“Estoy sentado en Baker Street mirando pasar sobre la nieve las ruedas sucias de la historia”
El flamante polvo blanco es el protagonista de los 16 relatos que sacuden el cerebro tanto de los lectores adictos como de los no adictos. Realmente, cada relato puede leerse como una persistencia del anterior, tal cual como sucede en las novelas breves, en las crónicas capituladas o en los poemas épicos.
Lo que expone crudamente el escritor mexicano Julián Herbert (Acapulco, 1971) en Cocaína (Manual de usuario), es una multiplicidad de uróboros anómalos, duros e incoherentes que se redimen a sí mismos aspirando el desabrimiento de la realidad que les es propia, mientras, a su vez, van arrasando con el porvenir de sus confusas vidas.
De repente, en cualquier esquina del libro asoma un nuevo punto de vista que se estrangula en un desierto descriptivo magistral y, después, surge de la nada otra historia que zanja el mismo fenómeno con un filo tan irónico como poético.

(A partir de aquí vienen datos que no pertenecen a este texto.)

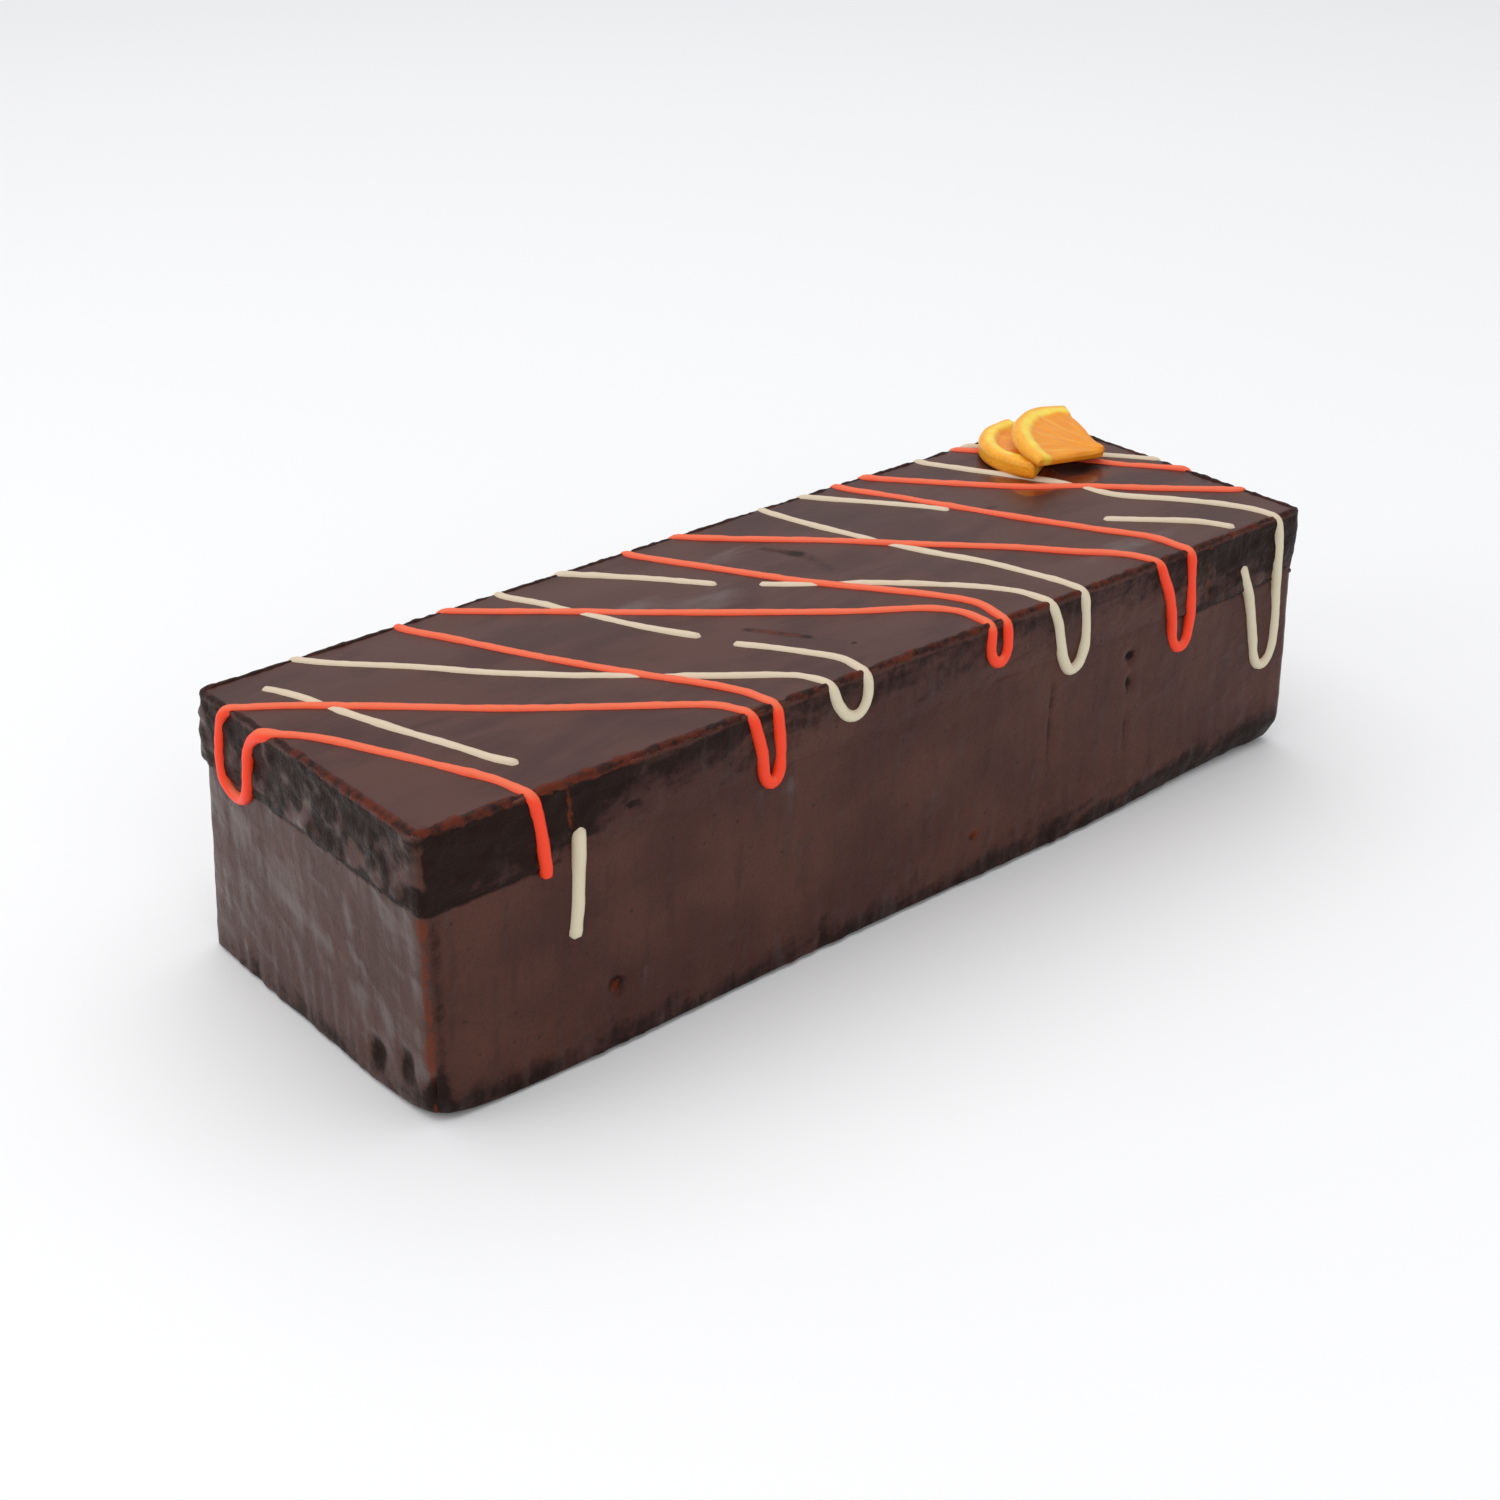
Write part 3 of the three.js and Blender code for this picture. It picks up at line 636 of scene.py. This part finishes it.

Cada personaje, cada lugar, cada circunstancia transpira cotidianidad en su más pura esencia y se apoya en lo que parecen ser las remembranzas del autor a propósito de su propio laberinto narcótico.
Todo aquí es desplegable: cada ritual de consumo, los disímiles niveles de la adicción, las marañas alucinatorias, la opulencia de una sensación o las paradojas –siempre palpitantes- de la enajenación. Hay catálogos de adictos y modos de ser que experimentan con el vicio, que se hunden y salen a flote, que se van y vuelven de sí mismos con un descaro perfecto. El mundo de la droga es inconexo y muchas veces surreal, no hay explicaciones que puedan derrumbar el mito de la oscuridad a la cual –aparentemente- están abocados los consumidores y, lo que logra Herbert es, precisamente, desvirtuar esas sombras para entregarles la luminotecnia propia de los dioses que, hastiados y fatigados de la perfección o el sufrimiento, se sumergen en la rapidez de una línea para poder elevarse.
Las narraciones oscilan entre la ansiedad y la angustia, entre el consuelo y el éxtasis y el lector nunca encontrará nada más excepcional que la escueta ordinariez de la condición humana. Quizás se puedan pescar atisbos de irreverencia, sucia, digamos, pero la candidez de la escritura de Herbert presenta cada situación límite como un paraíso de incontables opciones siempre prestas a la explosión y al caos. Nunca se sabe de dónde viene nadie ni a dónde va, pero sí en donde está, porque lo que importa es la rusticidad del contexto, el presente a secas.
No es un texto poblado de inverosimilitudes ni extravagancias y mucho menos de excesiva imaginería, por el contrario, cada frase sabe desdoblar una agudeza sensorial tan adictiva como la cocaína en sí misma, regalándole al lector una suerte de ethos literario explícito y por eso poderoso que hace de la lectura una experiencia prácticamente extática, en donde se sublima lo común y corriente -incluso lo díscolo- que, hoy por hoy, resulta el consumo indiscriminado de la droga más famosa del mundo.